Standing Rock Sioux Tribe

 A Rapid City, SD hotelier’s declaration on social media that she won’t allow Native Americans on her properties has prompted swift and strong blowback from surrounding tribes and advocates.

On March 20, Connie Uhre, who owns The Grand Gateway Hotel, posted on Facebook: “We will no longer allow any Native American on property.” Standing Rock Sioux Tribe Chairwoman Janet Alkire quickly submitted a letter to U.S. Attorney General Merrick Garland requesting an investigation into what she sees as a clear case of racial discrimination.

“Pursuant to the 14th Amendment, Congress enacted the 1964 Civil Rights Act, which prohibits discrimination in public accommodations,” Alkire wrote. “In Heart of Atlanta Motel, Inc. v. United States, 379 U.S. 241 (1964), the Supreme Court held that Title II of the Civil Rights Act of 1964 is a valid exercise of Congress' power, and Title II prohibits racial discrimination in public accommodations. The Department of Justice has the responsibility to enforce the Civil Rights Act prohibition against denial of access to public accommodations based upon race.”
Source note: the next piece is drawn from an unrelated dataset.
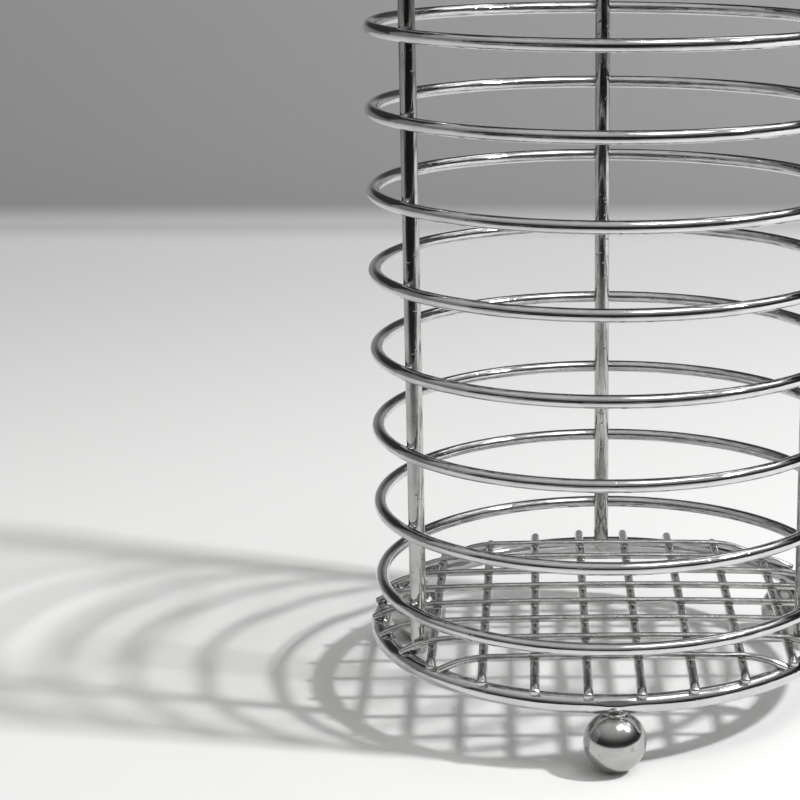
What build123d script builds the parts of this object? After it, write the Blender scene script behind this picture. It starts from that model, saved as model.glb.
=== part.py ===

Alkire also sent a letter to fellow Great Plains tribal leaders encouraging solidarity. “This type of discriminatory behavior cannot be tolerated, and will not be tolerated,” she wrote. “Allowing this type of discrimination to occur without repercussion will undeniably set a precedent for other business owners to follow suit, and ultimately cause civil unrest.”

On Monday, the Lakota People’s Law Project, an Indigenous rights organization, set up an online action so people can quickly echo Standing Rock’s request to Attorney General Garland. A pair of protests, including a march on Saturday, have attracted hundreds of Native people from a host of tribal nations, and a class action lawsuit has also been filed in the western division of South Dakota’s U.S. District Court.

“Laws, in of themselves, won’t change discriminatory behavior,” Alkire said. “They must be enforced. The Department of Justice should step in quickly, investigate, and prosecute. We need to send a clear message: it’s unacceptable that Native people still face open racism in our daily lives, especially here in our own homelands.”